At any location of a YAML stream where an alias event may occur, there is always exactly one valid scope of each external scope, stream scope, and document scope type. Additionally, there may be any number of valid local scopes, which are ordered with the outermost local scope being the first one.

The alias is resolved to the target anchored node as follows: The local scopes are searched in reverse order, then the document scope, the stream scope and the external scope. The first scope that can resolve the alias will provide its target. An unresolvable alias event shall result in a Processor error.

Annotations

@@concat

@@concat must be applied on a sequence. This sequence shall either contain only sequences or only scalars. If the sequence contains scalars, the annotated node shall be replaced by a concatenation of all contained scalars. If the sequence contains sequences, the annotated node shall be replaced by a sequence of all items contained in the original sequences, with the items of the first given sequence coming first in their original order and so on. @@concat applied on an empty sequence shall be replaced by an empty sequence.

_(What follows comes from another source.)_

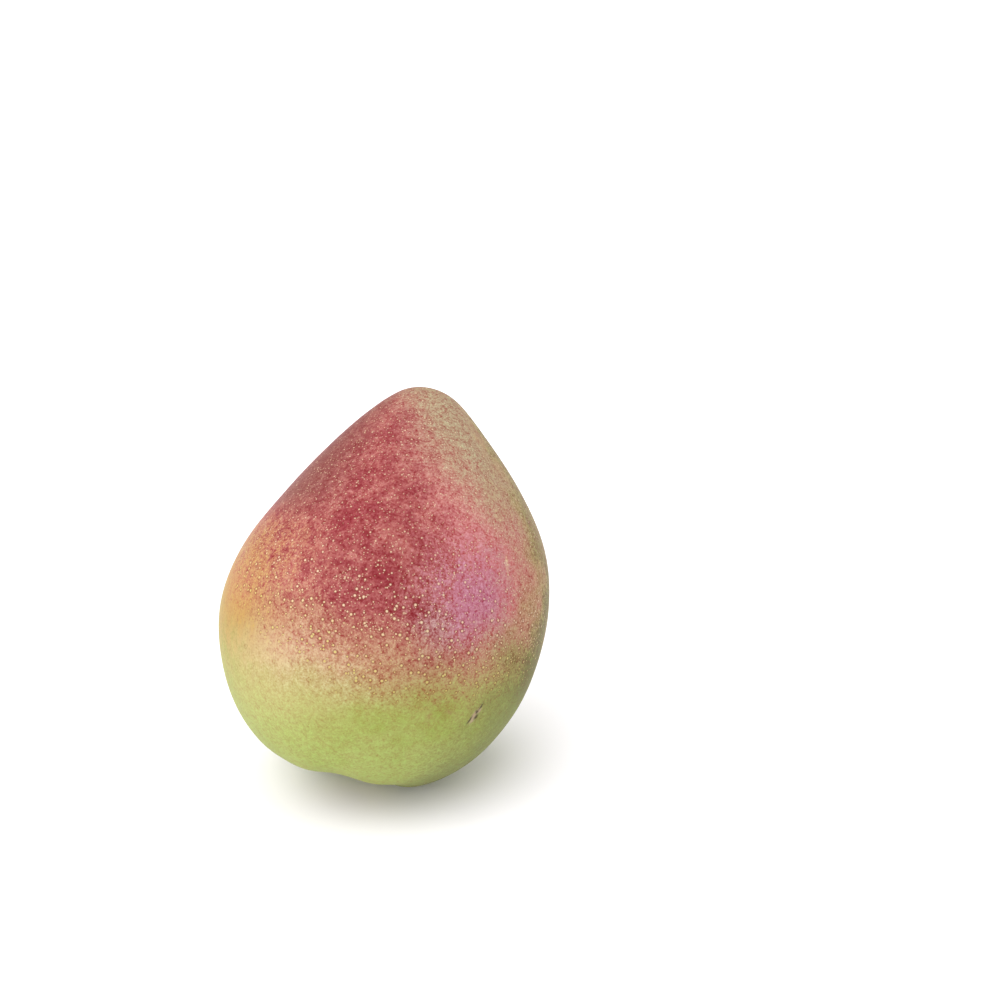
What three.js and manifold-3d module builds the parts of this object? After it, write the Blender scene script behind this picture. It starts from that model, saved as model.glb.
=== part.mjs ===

The resulting node shall have the same anchor as the annotation. If the annotation has an explicit tag, the resulting node shall have that tag. Else, the resulting node shall have the ? non-specific tag.

Raw

- @@concat [foo, bar]
- !numbers @@concat [[1, 2], [3], [4, 5]]
- &a @@concat &b []

Processed

- foobar
- !numbers [1, 2, 3, 4, 5]
- &a []
@@concat applied to various sequences

@@for

@@for can be applied on any node. It takes exactly 2 parameters. The first parameter shall be a scalar which contains a valid anchor name. Thes second parameter shall be a sequence.

TODO

@@vars

@@vars must be applied to a mapping which is the root of a YAML document. This mapping shall only have scalar keys. For each key-value pair, the value shall be placed in the current stream scope and the key shall be put in the symbol table of that stream scope so that it resolves to its value. The whole document which contains the annotated root node shall be removed from the YAML stream. If it is the only document in the stream, the Processor shall raise an error.